Your example can be very simply done with organ stops, or their digital equivalent, and you can do it 'on the fly'. Taking any 'note' that consists of various harmonics in varying proportions. If you set up the harmonics then just hit the key, as it were, - the usual perception is of a unified note having a specific timbre; if you gradually shut the stops (take out the harmonics) whist keeping the key pressed, the perception is of a change in timbre (and usually of perceived loudness - and, in certain acoustic circumstances, some report a change of source-perceiver distance [range]). Do the opposite, and most people can 'hear out' at least some of the separate harmonics; a little bit of practice (just a few times) and performance improves. In fact, if you let the note off, then on again, people continue to hear out the separate harmonics. What I don't know is how fast that effect would fade: 2mins, 10mins, next day?. Also, I don't know how transferable, from one note to the other, and whether the elapsed time between the cessation of the note with harmonics correctly heard out, and the onset of a new note with similar harmonic (and amplitude) structure - ie same timbre, different note - does it go back to being a unified note after some unspecified elapsed time? Another way of saying that "...it's all memory" is to say that a fundamental purpose of perception is the comprehension of ongoing contexts - which encapsulates the way one understands a sentence, for that matter. The reason for putting it this way is that it's (semantically at least) much easier to characterise how perception is largely 'aimed at the future', so the ongoing cognitive representation of context is what throws up predictions, occasioning increased attentive cognitive load when predicted and actual (incoming sensation) vary. Put this way, perception isn't of the present at all; real-time sensory input facilitates error correction.
Regards
ppl

Dr Peter Lennox

Director of Signal Processing and Applications Research Group (SPARG)
School of Technology,
Faculty of Arts, design and Technology University of Derby, UK

p.lennox@xxxxxxxxxxx
(01332) 593155
http://sparg.derby.ac.uk/SPARG/Staff_PLX.asp

-----Original Message-----
From: AUDITORY - Research in Auditory Perception [mailto:AUDITORY@xxxxxxxxxxxxxxx ] On Behalf Of Kevin Austin
Sent: 23 August 2009 16:30
To: AUDITORY@xxxxxxxxxxxxxxx
Subject: Perception as memory ...

From my reading, I am now far into semantics with this. In my view,
greatly simplified, perception is memory, but I'm a slow learner in
this matter too.

In the training and development of [sonic] ear-training skills, my
experience is that perception is memory (neither term here am I
defining ... sorry). If 'perception' can be developed, I feel that
this development is a matter of memory development, and the associated
aspects of memory that relate to categorization. If the listener has
only one 'word' (category) for noise, then I have found that the
individual may note "different" noises, but not have a way of
categorizing them. Their category 'grid' is too large to respond with
identification.

For example, say, in musical ear-training, a student regularly
confuses the perfect fourth and the perfect fifth. When played one
after another, they note that they are different, but cannot
'remember' which is which.

For just over a year I have been working at the millisecond and almost
the sample level in editing sounds. Now some 20,000 or more edits
later at the sample / ms level, I speak of my hearing being "faster";
I require much less time to pick up repetition (even non-patterned
repetition), and patterns, than I did before my many hundreds of hours
of (self-imposed) micro-editing training.

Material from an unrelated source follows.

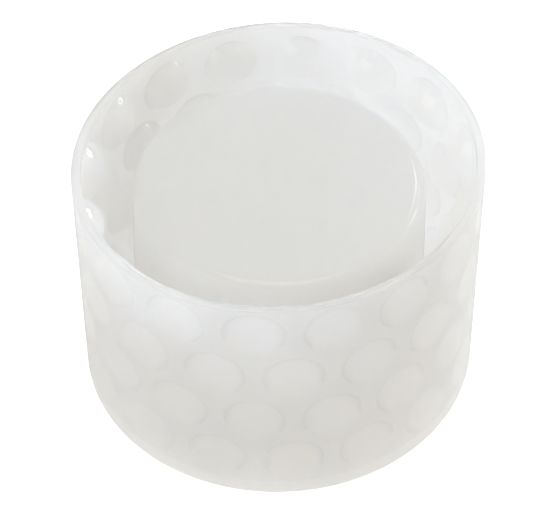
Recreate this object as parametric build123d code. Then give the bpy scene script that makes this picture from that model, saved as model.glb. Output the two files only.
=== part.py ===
from build123d import *
import os
from math import radians, tan

# Two-part silicone mould for casting a round vessel with dimpled sides.
#
# The mould stands open end up. The casting is poured into the ring-shaped space between the outer
# mould's wall and the core, and over the top of the core, so the vessel is cast upside down: the layer
# above the core becomes its floor. Domes on the inside of the wall press the dimples into the casting.
#
# Pieces:
#   outer_mould  thin round wall with staggered rows of domes, a floor with a seat groove for the core,
#                and a hollow locating boss in the middle of the floor
#   core         hollow plug, closed at the top, that forms the inside of the vessel; its skirt stands in
#                the seat groove and fits over the boss, and it lifts straight out
#
# Millimetres, +Z up. The origin is the centre of the underside, where the mould stands.

# Outer mould
OUTSIDE_D = 100.0
HEIGHT = 67.0
RIM_WALL = 2.2  # wall thickness at the rim
WALL_DRAFT = 0.4  # degrees on the inside only; the wall thickens towards the floor
FLOOR = 3.2
RIM_EDGE_R = 0.5
FOOT_EDGE_R = 1.0

# Domes on the inside of the wall
DOMES_IN_ROW = 16
DOME_ROWS = 4
TOP_ROW_BELOW_RIM = 10.0
DOME_ROW_PITCH = 15.3
DOME_D = 14.6  # where a dome meets the wall
DOME_HEIGHT = 4.5  # how far it stands out of the wall
DOME_EMBED = 1.2  # how deep a dome's solid runs into the wall it grows from

# Core
CORE_TOP_D = 71.6  # across the sides, before the top edge is rounded
CORE_BELOW_RIM = 7.6
CORE_DRAFT = 1.2  # degrees, wider towards the foot
CORE_EDGE_R = 3.0
CORE_WALL = 3.6
CORE_TOP_WALL = 5.0
CORE_INSIDE_EDGE_R = 3.0

# Seat of the core in the floor
SEAT_DEPTH = 1.0
FIT_CLEARANCE = 0.06  # radial, between the core's skirt and the seat or the boss
BOSS_HEIGHT = 9.0  # above the floor
BOSS_WALL = 3.0
BOSS_EDGE_R = 1.5
LEAD_IN = 0.5  # chamfer on the core's foot

outside_r = OUTSIDE_D / 2
rim_inside_r = outside_r - RIM_WALL
seat_z = FLOOR - SEAT_DEPTH
core_top_z = HEIGHT - CORE_BELOW_RIM
boss_top_z = FLOOR + BOSS_HEIGHT


def wall_inside_r(z):
    """Radius of the wall's inner face at a height."""
    return rim_inside_r - (HEIGHT - z) * tan(radians(WALL_DRAFT))


def core_outside_r(z):
    """Radius of the core's side at a height."""
    return CORE_TOP_D / 2 + (core_top_z - z) * tan(radians(CORE_DRAFT))


def core_inside_r(z):
    """Radius of the core's hollow at a height."""
    return core_outside_r(z) - CORE_WALL


def turned(outline, rounded):
    """The solid swept round Z by an (r, z) outline, with the corners listed in rounded as (r, z, radius)."""
    face = make_face(Plane.XZ * Polyline(*outline, close=True))
    for r, z, radius in rounded:
        corner = face.vertices().sort_by_distance(Vector(r, 0, z))[0]
        face = fillet(corner, radius)
    return revolve(face, Axis.Z)


def outer_shell():
    """The wall, floor and boss, without the domes."""
    groove_outside_r = core_outside_r(seat_z) + FIT_CLEARANCE
    boss_foot_r = core_inside_r(seat_z) - FIT_CLEARANCE
    boss_top_r = core_inside_r(boss_top_z) - FIT_CLEARANCE
    recess_foot_r = boss_foot_r - BOSS_WALL
    recess_top_r = boss_top_r - BOSS_WALL
    recess_top_z = boss_top_z - BOSS_WALL
    outline = [
        (recess_foot_r, 0),
        (outside_r, 0),
        (outside_r, HEIGHT),
        (rim_inside_r, HEIGHT),
        (wall_inside_r(FLOOR), FLOOR),
        (groove_outside_r, FLOOR),
        (groove_outside_r, seat_z),
        (boss_foot_r, seat_z),
        (boss_top_r, boss_top_z),
        (0, boss_top_z),
        (0, recess_top_z),
        (recess_top_r, recess_top_z),
    ]
    rounded = [
        (recess_foot_r, 0, FOOT_EDGE_R),
        (outside_r, 0, FOOT_EDGE_R),
        (outside_r, HEIGHT, RIM_EDGE_R),
        (rim_inside_r, HEIGHT, RIM_EDGE_R),
        (boss_top_r, boss_top_z, BOSS_EDGE_R),
        (recess_top_r, recess_top_z, BOSS_EDGE_R),
    ]
    return turned(outline, rounded)


def dome_places():
    """(angle in degrees, height) of each dome's centre; each row is turned half a pitch from the next."""
    pitch = 360 / DOMES_IN_ROW
    for row in range(DOME_ROWS):
        z = HEIGHT - TOP_ROW_BELOW_RIM - row * DOME_ROW_PITCH
        for i in range(DOMES_IN_ROW):
            yield (i + (row % 2) / 2) * pitch, z


def domes():
    """Every dome as the part of a ball that stands inside the wall, rooted a little way into it."""
    ball_r = ((DOME_D / 2) ** 2 + DOME_HEIGHT**2) / (2 * DOME_HEIGHT)
    balls = []
    for angle, z in dome_places():
        centre_r = wall_inside_r(z) - DOME_HEIGHT + ball_r
        balls.append(Rot(0, 0, angle) * Pos(centre_r, 0, z) * Rot(0, 90, 0) * Sphere(ball_r))
    rooted = Cylinder(rim_inside_r + DOME_EMBED, HEIGHT, align=(Align.CENTER, Align.CENTER, Align.MIN))
    return [ball & rooted for ball in balls]


def make_outer_mould():
    return outer_shell() + domes()


def make_core():
    """The hollow core, with a chamfered foot that finds its way into the seat."""
    inside_top_z = core_top_z - CORE_TOP_WALL
    outline = [
        (core_inside_r(seat_z), seat_z),
        (core_outside_r(seat_z) - LEAD_IN, seat_z),
        (core_outside_r(seat_z + LEAD_IN), seat_z + LEAD_IN),
        (core_outside_r(core_top_z), core_top_z),
        (0, core_top_z),
        (0, inside_top_z),
        (core_inside_r(inside_top_z), inside_top_z),
    ]
    rounded = [
        (core_outside_r(core_top_z), core_top_z, CORE_EDGE_R),
        (core_inside_r(inside_top_z), inside_top_z, CORE_INSIDE_EDGE_R),
    ]
    return turned(outline, rounded)


os.makedirs("parts", exist_ok=True)
export_step(make_outer_mould(), "parts/outer_mould.step")
export_step(make_core(), "parts/core.step")
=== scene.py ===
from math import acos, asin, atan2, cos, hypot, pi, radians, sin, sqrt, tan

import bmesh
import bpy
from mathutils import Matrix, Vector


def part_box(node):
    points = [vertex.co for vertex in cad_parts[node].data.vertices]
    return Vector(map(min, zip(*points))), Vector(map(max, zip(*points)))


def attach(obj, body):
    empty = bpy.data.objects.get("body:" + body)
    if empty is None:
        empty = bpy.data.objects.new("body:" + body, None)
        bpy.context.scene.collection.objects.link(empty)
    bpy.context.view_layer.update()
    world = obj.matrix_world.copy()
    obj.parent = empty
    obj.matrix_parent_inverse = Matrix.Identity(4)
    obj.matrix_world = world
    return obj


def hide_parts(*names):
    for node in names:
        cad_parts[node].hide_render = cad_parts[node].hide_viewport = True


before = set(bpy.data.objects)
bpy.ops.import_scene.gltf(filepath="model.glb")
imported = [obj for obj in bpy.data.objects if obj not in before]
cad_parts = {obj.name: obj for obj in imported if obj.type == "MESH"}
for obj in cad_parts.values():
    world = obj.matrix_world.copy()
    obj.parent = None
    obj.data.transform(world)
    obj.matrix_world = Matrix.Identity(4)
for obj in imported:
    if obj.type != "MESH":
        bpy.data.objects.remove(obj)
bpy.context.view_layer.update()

# Looks of the silicone casting mould: the outer mould and the core are rebuilt as fine, even meshes with
# filleted domes. Both are milky silicone, glossy inside the outer mould and on the core, and satin
# elsewhere. Shapes are worked out in millimetres, and finished() turns them into metres.

MM = 0.001


# ---------------------------------------------------------------- sizes, mm
outer_high = Vector(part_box("outer_mould")[1]) / MM
core_low, core_high = (Vector(corner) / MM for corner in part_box("core"))

OUTSIDE_R = outer_high.x
HEIGHT = outer_high.z
RIM_WALL = 2.2
WALL_DRAFT = radians(0.4)
FLOOR = 3.2
RIM_EDGE_R = 0.5
FOOT_EDGE_R = 1.0
FLOOR_EDGE_R = 0.2

DOMES_IN_ROW = 16
DOME_ROWS = 4
TOP_ROW_Z = HEIGHT - 10.0
DOME_ROW_PITCH = 15.3
DOME_R = 7.3
DOME_HEIGHT = 4.5
DOME_FOOT_R = 0.4  # fillet where a dome meets the wall

CORE_TOP_Z = core_high.z
CORE_FOOT_Z = core_low.z
CORE_DRAFT = radians(1.2)
CORE_EDGE_R = 3.0
CORE_WALL = 3.6
CORE_TOP_WALL = 5.0
CORE_INSIDE_EDGE_R = 3.0
LEAD_IN = 0.5

FIT_CLEARANCE = 0.06
BOSS_TOP_Z = FLOOR + 9.0
BOSS_WALL = 3.0
BOSS_EDGE_R = 1.5

# The soft wall is a little out of round: most at the rim, least at the foot.
OVAL_RIM = 0.0225
OVAL_FOOT = 0.006
OVAL_LONG_AXIS = radians(52)
OVAL_FROM_R = 39.0  # the floor takes up the ovality from here out to OVAL_TO_R
OVAL_TO_R = OUTSIDE_R - RIM_WALL - 1.0

# Mesh
CELL_STEPS = 12  # along each side of a dome's cell
SEGMENTS = DOMES_IN_ROW * CELL_STEPS
CAP_STEPS = 9
FILLET_STEPS = 4
CELL_SPREAD = (0.15, 0.5, 1.0)  # rings from a dome's foot out to the edge of its cell
EDGE_STEPS = 6
HOLD = 0.12  # distance of the support ring beside a rounded edge
ON_AXIS = 1e-6  # a radius under this is a point on the axis
WELD = 1e-4  # vertices nearer than this are one
SHARP_ANGLE = radians(38)

SATIN, GLOSS = 1.0, 0.0  # how frosted a face is, kept with the mesh for its material


def wall_inside_r(z):
    return OUTSIDE_R - RIM_WALL - (HEIGHT - z) * tan(WALL_DRAFT)


def core_outside_r(z):
    foot_r = core_high.x + LEAD_IN * tan(CORE_DRAFT)
    return foot_r - (z - CORE_FOOT_Z) * tan(CORE_DRAFT)


def core_inside_r(z):
    return core_outside_r(z) - CORE_WALL


# ---------------------------------------------------------------- mesh code
def rounded_outline(corners):
    """(r, z) points along straight runs, each corner (r, z, radius) turned into an arc."""
    points = []
    for i, (r, z, radius) in enumerate(corners):
        here = Vector((r, z))
        if not radius:
            points.append(here)
            continue
        back = (Vector(corners[i - 1][:2]) - here).normalized()
        on = (Vector(corners[i + 1][:2]) - here).normalized()
        half = acos(max(-1.0, min(1.0, back.dot(on)))) / 2
        centre = here + (back + on).normalized() * radius / sin(half)
        reach = radius / tan(half)
        start, end = here + back * reach - centre, here + on * reach - centre
        turn = start.angle_signed(end)
        first = atan2(start.y, start.x)
        points.append(here + back * (reach + HOLD))
        for step in range(EDGE_STEPS + 1):
            a = first - turn * step / EDGE_STEPS
            points.append(centre + radius * Vector((cos(a), sin(a))))
        points.append(here + on * (reach + HOLD))
    return points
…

Has my 'perception' improved; is my perceptual 'grid' much finer, and
with more experience, does my memory now have a greater number of
categories -- greater precision, accessed much faster. The model I
currently use is that it is "all memory". If the stimulus does not tap
into memory, it is 'invisible'.

One way I demonstrate this with groups is to play a 10 note chord (*)
on a piano, which is heard as an integrated whole by most of those who
hear it. I play the third note from bottom note (a D in this case),
and ask if it was in the chord. Most people can't tell -- they can't
remember (or perhaps cannot 'perceive' -- segregate it from the
complex).

I repeat the D a few times, and play the chord again. Some people may
report hearing it. Most don't.

The next step is to the play the D very loud (ff), and one second
later, play the rest of the chord very quietly (pp), for 2 seconds. I
lift my hands from the other notes of the chord, and the D continues
to sound. This I repeat a few times. Most report being able to 'hold
onto' the D through the sounding chord.

Following this, the time between the D and the chord shortens, and the
"rest of the chord" is played louder and louder. The D is slowly being
placed into the integrated mass of the chord -- the listeners'
memories (for the D and its segregation from the chord) is being
improved.

After about 2 minutes, I return to playing the 10 note chord, and ask
if they are able to hear (segregate) the D from the integrated
structure. Many (many) more report being able to do so.

Has the(ir) perception improved? Will they be able to do this with
other sounds?
My interpretation of my experience here is that they have learned a
technique for the refinement of their memory, but in the colloquial, I
refer to an improvement in their perceptual ability.


Best

Kevin


(*) The chord is, ascending:  G  Bb  D  F#  A  C  E  G#  B  C# , the
first 10 notes of the row of the Alban Berg Violin Concerto.



Date:    Sat, 22 Aug 2009 11:33:12 +0200
From:    Christian Kaernbach <auditorylist@xxxxxxxxxxxx>
Subject: Re: Infrapitch

Dear List,

... In my view, it has more the characteristics of memory than of
pitch perception.

... The introspective sensation when doing so is definitively that
of "remembering", not of "perception".

... It is true that periodicities around 2 Hz (0.5 s) evoke a
"perception" that is different from that of non-repeating noise. I
believe that it is memory that helps to detect some statistical
fluctuations in that noise that otherwise would pass unnoticed. In
other words, memory is altering perception.